For years they encouraged workers to improve their health and productivity with free screenings, discounted gym memberships and gift cards to lose weight. More recently, a small number charged smokers slightly higher premiums to get them to quit.

Results for these plans were lackluster, and healthcare costs continued to soar. So companies are taking advantage of new rules under President Barack Obama’s healthcare overhaul in 2014 to punish smokers and overweight workers.

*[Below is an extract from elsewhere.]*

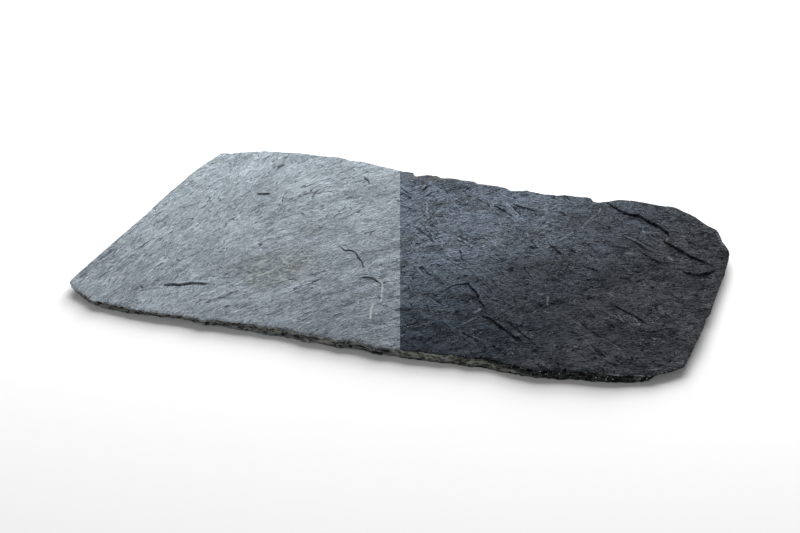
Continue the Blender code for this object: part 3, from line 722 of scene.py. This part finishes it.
class Nodes:
    """Adds nodes to a tree. An input is a number, a vector, a colour or another node's value."""

    COLUMN, ROW, ROWS = 190.0, -160.0, 7

    def __init__(self, tree):
        self.tree = tree

    def add(self, kind, inputs=None, **settings):
        node = self.tree.nodes.new(kind)
        column, row = divmod(len(self.tree.nodes), self.ROWS)
        node.location = (self.COLUMN * column, self.ROW * row)
        for name, setting in settings.items():
            setattr(node, name, setting)
        for name, given in (inputs or {}).items():
            if isinstance(given, Value):
                self.tree.links.new(given.socket, node.inputs[name])
            else:
                node.inputs[name].default_value = given
        return node

    def value(self, kind, inputs=None, output=0, **settings):
        """The value that a new node gives out."""
        return Value(self, self.add(kind, inputs, **settings).outputs[output])

    def math(self, operation, *values, clamp=False):
        return self.value("ShaderNodeMath", dict(enumerate(values)), operation=operation,
                          use_clamp=clamp)

    def vector(self, operation, *values):
        output = "Value" if operation in ("DOT_PRODUCT", "LENGTH") else "Vector"
        return self.value("ShaderNodeVectorMath", dict(enumerate(values)), output,
                          operation=operation)

    def most(self, first, second):
        return self.math("MAXIMUM", first, second)

    def split(self, vector):
        """The three parts of a vector."""
        node = self.add("ShaderNodeSeparateXYZ", {0: vector})
        return [Value(self, socket) for socket in node.outputs]

    def turn(self, position, degrees):
        """The position turned about Z."""
        inputs = {"Vector": position, "Angle": math.radians(degrees)}
        return self.value("ShaderNodeVectorRotate", inputs, rotation_type="Z_AXIS")

    def range(self, value, low, high, to_low=0.0, to_high=1.0, smooth=False):
        """The value from one range to another, held at its ends."""
        inputs = dict(enumerate((value, low, high, to_low, to_high)))
        return self.value("ShaderNodeMapRange", inputs, clamp=True,
                          interpolation_type="SMOOTHSTEP" if smooth else "LINEAR")

    def mix(self, share, first, second):
        """A colour between two others."""
        return self.value("ShaderNodeMix", {0: share, 6: first, 7: second}, 2, data_type="RGBA")

    def noise(self, position, scale=1.0, detail=2.0, roughness=0.5):
        """Noise from 0 to 1, with 0.5 as its middle."""
        return self.value("ShaderNodeTexNoise", {"Vector": position, "Scale": scale,
                                                 "Detail": detail, "Roughness": roughness})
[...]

–  How your company is watching your waistline, Kathleen Kingsbury, Reuters, Nov. 13, 2013

May I suggest that Ms. Kingsbury’s employer, Reuters, use a cudgel to get her and her editor to actually think about whether what they offer their news-media subscribers doesn’t contradict itself within the very same piece?  (Reuters is what was known for a century or so as a newswire service and is now just known as a news service; like the AP and UPI, it was historically, and now still mainly, a news-gathering service that publishes only through major-media outlets that subscribe to its services.  Such as Yahoo News, which is where I read it three weeks ago.  Thus, the reference to “their news-media subscribers.”  Okay, okay, I’m a journalism pedant.  I even know that Reuters is pronounced Royters, not Rooters, and that unlike AP and the old UPI it is a British import.  Thanks, Dad!)